Life doesn’t always go my way. Life throws me some curveballs, mostly when I don’t expect it all. Moping doesn’t solve anything, but it feels right sometimes. Perhaps it gives me the needed break from reality when I pull a blanket over my head, and it allows me to forget the rest of the world for a just a short while.
Nothing beats a healthy pity party. I know what I am talking about, I had a few, and they were all well deserved.
Me, the happy quitter, the one who is always upbeat and optimistic, how can I ever feel gloomy? How can someone, who is always full of energy and filled with enthusiasm all of a walk around aimless without any energy and purpose?
It happens so quickly.
A health diagnoses that rocks our world, the loss of people we love. Setbacks in our private life or in business. Many things can take our breath away, they leave us feeling helpless and defeated. Even the result of an election can leave us wanting to crawl under a rock.

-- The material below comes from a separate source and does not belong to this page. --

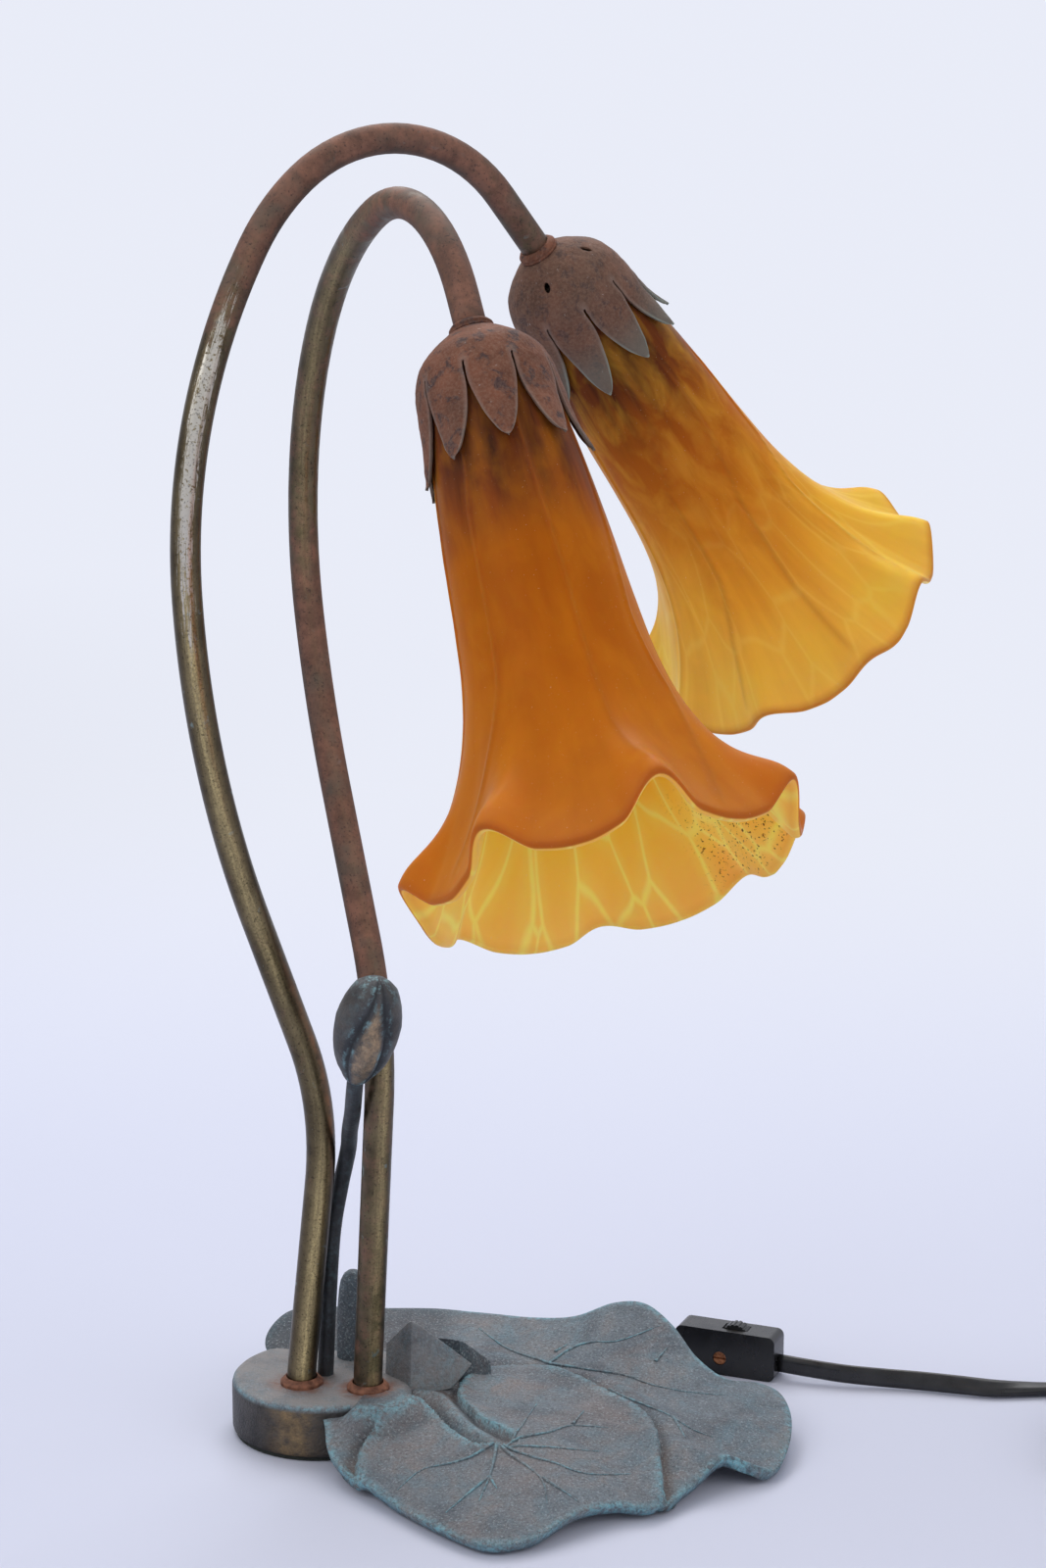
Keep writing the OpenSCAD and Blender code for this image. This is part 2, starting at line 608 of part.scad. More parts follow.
module bulb_back_glass() at_back_end() bulb_glass();
module bulb_back_cap() at_back_end() bulb_cap();
module bulb_back_tip() at_back_end() bulb_tip();
module bulb_front_glass() at_front_end() bulb_glass();
module bulb_front_cap() at_front_end() bulb_cap();
module bulb_front_tip() at_front_end() bulb_tip();

// ---------------------------------------------------------------- wiring

// Two insulated wires side by side, from the terminal block up to the socket
module wires(foot, turn, bends, side, reach) color("#cfc7b4") {
    lead = [[0, reach], [wire_bend, -side * 90]];
    path = concat(lead, bends, [[0, well_top - eps]]);
    translate([foot[0], foot[1], stem_low - wire_bend]) rotate([0, 0, turn])
        translate([-side * (reach + wire_bend), 0, 0])
            for (s = [-1, 1]) rod(path, wire_r, 6, side * 90, s * (wire_r + 0.03));
}

module wires_back() wires(back_foot, back_turn, back_bends, -1, norm(block_mid - back_foot) - block_r - wire_bend);

module wires_front() wires(front_foot, front_turn, front_bends, 1, norm(block_mid - front_foot) - block_r - wire_bend);

module terminal_block() color("#d8d2c0") translate([block_mid[0], block_mid[1], felt_t + fit]) difference() {
    cylinder(r = block_r, h = 6.4);
    for (s = [-1, 1]) translate([s * 2.6, 0, 4.4]) cylinder(r = 1.5, h = 3);
}

module plinth_leads() color("#22201e") {
    from = plinth_d / 2 - plinth_wall - 0.1;
    to = [block_mid[0] - 3.1, block_mid[1] + block_r + 0.3];
    for (s = [-1, 1]) skin([for (p = [[0, from, cord_z], [0.6, from - 5.5, 6],
            [to[0] / 2, (from - 5.5 + to[1]) / 2, 5.2], [to[0], to[1], 4.7]])
        [for (k = [0 : 5]) p + [s * 1.5 + wire_r * cos(k * 60), 0, -wire_r * sin(k * 60)]]]);
}

module cord_gland() color("#181818") translate([0, plinth_d / 2, cord_z]) rotate([-90, 0, 0]) {
    translate([0, 0, -plinth_wall]) cylinder(r = 5.5, h = plinth_wall);
    cylinder(r = 7 - 0.8, h = 1.6);
    rotate_extrude() polygon([[0, 1.5], [5.2, 1.5], [3.9, gland_len], [0, gland_len]]);
}

// ---------------------------------------------------------------- cord

function spline(p, u) = let (
        n = len(p),
        i = min(floor(u), n - 2),
        f = u - i,
        b = p[i],
        c = p[i + 1],
        a = i == 0 ? 2 * b - c : p[i - 1],
        d = i == n - 2 ? 2 * c - b : p[i + 2]
    ) 0.5 * (2 * b + (c - a) * f + (2 * a - 5 * b + 4 * c - d) * f * f
        + (3 * b - a - 3 * c + d) * f * f * f);

// Outline of the flat twin cord, [across its thickness, across its width]
oval = [[0, 1], [0.66, 0.9], [1, 0.55], [1, -0.55], [0.66, -0.9], [0, -1], [-0.66, -0.9], [-1, -0.55],
    [-1, 0.55], [-0.66, 0.9]];
hex_oval = [[0, 1], [1, 0.6], [1, -0.6], [0, -1], [-1, -0.6], [-1, 0.6]];

// Ring of points round c, square to heading h, turned by a from standing on edge
function cord_ring(c, h, a, outline) = let (
        t = h / norm(h),
        side = cross(t, [0, 0, 1]) / norm(cross(t, [0, 0, 1])),
        up = cross(side, t)
    ) [for (o = outline) let (
        x = o[0] * cord_t / 2,
        y = o[1] * cord_w / 2
    ) c + side * (x * cos(a) - y * sin(a)) + up * (x * sin(a) + y * cos(a))];

module stretch(route, first, last) color("#141414") {
    n = (len(route) - 1) * 2;
    skin([for (i = [0 : n]) let (
            u = i / 2,
            p = spline(route, u),
            q = spline(route, min(u + 0.05, len(route) - 1)),
            o = spline(route, max(u - 0.05, 0)),
            h = i == 0 ? first : i == n ? last : [q[0] - o[0], q[1] - o[1], q[2] - o[2]]
        ) cord_ring([p[0], p[1], p[2]], h, p[3], oval)]);
}

module cord_lead() stretch(lead_route, [0, 1, 0], [switch_way[0], switch_way[1], 0]);

module cord_run() stretch(run_route, [switch_way[0], switch_way[1], 0], [1, 0, 0]);

module cord_tail() stretch(tail_route, [0, -1, 0], [0, -1, 0]);

// Centre of the coil's cord after n turns: in at a steady rate, up a layer, and out again
function coil_point(n) = let (
        a = 90 - 360 * n,
        r = coil_r - coil_pitch * (n < coil_in ? n : 2 * coil_in - n),
        up = ease((n - coil_in + 0.125) / 0.25)
    ) [coil_mid[0] + r * cos(a), coil_mid[1] + r * sin(a), coil_z + coil_rise * up];

coil_turns = coil_in + coil_out;
coil_steps = round(coil_turns * coil_rings);
coil_path = concat([[coil_mid[0] - 8, coil_mid[1] + coil_r, coil_z]],
    [for (i = [0 : coil_steps]) coil_point(i / coil_rings)],
    [[plug_mid[0], coil_mid[1] - 8, coil_z + coil_rise]]);

// Least gap between turns: side by side in a layer, or one layer on the other
coil_gap = min([for (i = [0 : coil_steps - coil_rings], j = [i + coil_rings - 3 : coil_steps]) let (
        p = coil_point(i / coil_rings),
        q = coil_point(j / coil_rings),
        flat = norm([p[0] - q[0], p[1] - q[1]]) - cord_t,
        high = abs(p[2] - q[2]) - cord_w
    ) max(flat, high)]);

module cord_coil() color("#161616") {
    echo(coil_gap = coil_gap);
    n = len(coil_path);
    skin([for (i = [0 : n - 1]) let (
            h = i == 0 ? [1, 0, 0] : i == n - 1 ? [0, -1, 0] : coil_path[i + 1] - coil_path[i - 1]
        ) cord_ring(coil_path[i], [h[0], h[1], 0], 0, hex_oval)]);
}

module coil_tie() color("#222222") {
    in_r = coil_r - coil_pitch * coil_in - cord_t / 2 - 0.6;
    out_r = coil_r + cord_t / 2 + 0.6;
    low = coil_z - cord_w / 2 - 0.2;
    high = coil_z + coil_rise + cord_w / 2 + 0.4;
    translate([coil_mid[0], coil_mid[1], 0]) rotate([0, 0, 215]) difference() {
        translate([in_r - 0.8, -4, low - 0.7]) cube([out_r - in_r + 1.6, 8, high - low + 1.5]);
        translate([in_r, -5, low]) cube([out_r - in_r, 10, high - low]);
    }
}

// ---------------------------------------------------------------- switch

module rounded_plate(w, h, r, t) {
    linear_extrude(t) {
        translate([r, 0]) square([w - 2 * r, h]);
        translate([0, r]) square([w, h - 2 * r]);
        for (x = [r, w - r], y = [r, h - r]) translate([x, y]) circle(r = r);
    }
}

module at_switch() translate([switch_mid[0], switch_mid[1], 0]) rotate([0, 0, switch_turn]) children();

// Half of the case, standing on its long edge, from the split face towards -Y
module switch_half() {
    translate([-switch_len / 2, 0, 0]) rotate([90, 0, 0])
        rounded_plate(switch_len, switch_h, 2.4, switch_t / 2);
}

module wheel_space(r, t) {
    translate([wheel_x, t / 2, wheel_z]) rotate([90, 0, 0]) cylinder(r = r, h = t);
}

module screw_hole(r) {
    translate([screw_x, switch_t, screw_z]) rotate([90, 0, 0]) cylinder(r = r, h = 2 * switch_t);
}

module contact_space() {
    for (x = [4 - switch_len / 2, switch_len / 2 - 6.2]) translate([x, -3, switch_h / 2 - 3]) cube([2.2, 6, 6]);
}

module switch_case_front() color("#101010") at_switch() difference() {
    switch_half();
    wheel_space(wheel_d / 2 + seat + 0.1, wheel_t + 2 * seat);
    screw_hole(1.3 + fit);
    translate([screw_x, 1.6 - switch_t / 2, screw_z]) rotate([90, 0, 0]) cylinder(r = 2.4, h = 2);
    contact_space();
}

module switch_case_rear() color("#101010") at_switch() {
    difference() {
        mirror([0, 1, 0]) switch_half();
        wheel_space(wheel_d / 2 + seat + 0.1, wheel_t + 2 * seat);
        screw_hole(1.3 + fit);
        contact_space();
    }
    translate([wheel_x, wheel_t / 2 + seat + eps, wheel_z]) rotate([90, 0, 0])
        cylinder(r = 1.4, h = wheel_t + 2 * seat);
}

module switch_screw() color("#a8683f") at_switch() {
    translate([screw_x, 1.6 - switch_t / 2, screw_z]) rotate([90, 0, 0]) difference() {
        cylinder(r = 2.3, h = 1.3);
        translate([-3, -0.35, 0.7]) cube([6, 0.7, 1]);
    }
    translate([screw_x, switch_t / 2 - 0.6, screw_z]) rotate([90, 0, 0]) cylinder(r = 1.3, h = switch_t - 2.2 + eps);
}

module switch_contacts() color("#c2a255") at_switch() for (x = [4.4 - switch_len / 2, switch_len / 2 - 5.8])
    translate([x, -3, switch_h / 2 - 3]) cube([1.2, 6, 6]);

module switch_wheel() color("#1a1a1a") at_switch() difference() {
    translate([wheel_x, wheel_t / 2, wheel_z]) rotate([90, 0, 0]) difference() {
        cylinder(d = wheel_d, h = wheel_t);
        for (i = [0 : 19]) rotate([0, 0, i * 18]) translate([wheel_d / 2, 0, -eps])
            cylinder(r = 0.4, h = wheel_t + 2 * eps, $fn = 16);
    }
    wheel_space(1.4 + fit, wheel_t + 1);
}

// ---------------------------------------------------------------- plug

module plug_body() color("#151515") translate([plug_mid[0], plug_mid[1], plug_z]) rotate([90, 0, 0]) {
    rotate_extrude() polygon([[0, 0], [3.6, 0], [5.4, 12], [0, 12]]);
    translate([-plug_w / 2, -plug_t / 2, 11]) rounded_plate(plug_w, plug_t, 4, plug_len - 11);
}

module plug_blades() color("#c8b477") for (s = [-1, 1])
    translate([plug_mid[0] + s * 6.35 - 0.75, plug_mid[1] - plug_len - 15.8, plug_z - 3.15])
        cube([1.5, 15.8, 6.3]);

base_casting();
felt_pads();
stem_back();
stem_front();
foot_collars();
stem_washers();
stem_nuts();
bud();
bud_screw();
neck_collars();
husk_back();
husk_front();
socket_nipples();
socket_back();
socket_front();
screw_shells();
centre_contacts();
shade_rings();
shade_back();
shade_front();
bulb_back_glass();
bulb_back_cap();
bulb_back_tip();
bulb_front_glass();
bulb_front_cap();
bulb_front_tip();
wires_back();
wires_front();
terminal_block();
plinth_leads();
cord_gland();
cord_lead();
switch_case_front();
switch_case_rear();
switch_screw();
switch_contacts();
switch_wheel();
cord_run();
cord_coil();
cord_tail();
coil_tie();
plug_body();
plug_blades();
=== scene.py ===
import bpy
import bmesh
import math
from mathutils import Matrix, Vector, noise


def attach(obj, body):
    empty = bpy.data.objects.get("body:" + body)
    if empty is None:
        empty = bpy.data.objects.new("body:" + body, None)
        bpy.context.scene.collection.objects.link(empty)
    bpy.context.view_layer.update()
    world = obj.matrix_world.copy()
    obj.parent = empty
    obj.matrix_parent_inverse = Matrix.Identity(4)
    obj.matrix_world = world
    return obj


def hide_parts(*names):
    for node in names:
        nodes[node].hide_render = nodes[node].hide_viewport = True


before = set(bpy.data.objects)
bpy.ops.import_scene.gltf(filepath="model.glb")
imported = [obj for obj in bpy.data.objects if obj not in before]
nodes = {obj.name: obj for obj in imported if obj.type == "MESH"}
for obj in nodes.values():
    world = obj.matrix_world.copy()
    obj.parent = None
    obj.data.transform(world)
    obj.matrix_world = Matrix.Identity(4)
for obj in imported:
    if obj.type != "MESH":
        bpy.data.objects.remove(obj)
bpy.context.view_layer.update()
mm = 0.001
ops = bpy.ops

# camera at the photograph's angle, floor and light

cameraValues = {"place": (0.30104, -1.04873, 0.46033), "tilt": 77.5, "turn": 12.5, "lens": 80.21}
photoLens = bpy.data.cameras.new("photoCamera")
photoLens.sensor_width = 36
photoLens.lens = cameraValues["lens"]
photoLens.clip_end = 50
photoCamera = bpy.data.objects.new("photoCamera", photoLens)
photoCamera.location = cameraValues["place"]
photoCamera.rotation_euler = (math.radians(cameraValues["tilt"]), 0, math.radians(cameraValues["turn"]))
bpy.context.collection.objects.link(photoCamera)
bpy.context.scene.camera = photoCamera
bpy.context.scene.view_settings.view_transform = "Standard"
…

Life is not perfect and the realization can hurt at times.
All of a sudden the wind stops, and our sailboat is floating aimingless at sea for a while and there is not much we can do. We can only wait for the wind to pick up.
I am a fighter; I fight back at whatever life throws at me. But before I do, I take the time to feel sorry for myself. For a short time I wonder, “Why me?” and I mope around for a few hours, sometimes even for a day or two, but it’s quickly followed by “Why not me?”
That’s when the pit party is over. That’s when I get in fighting mode-because I want to, not because I have to.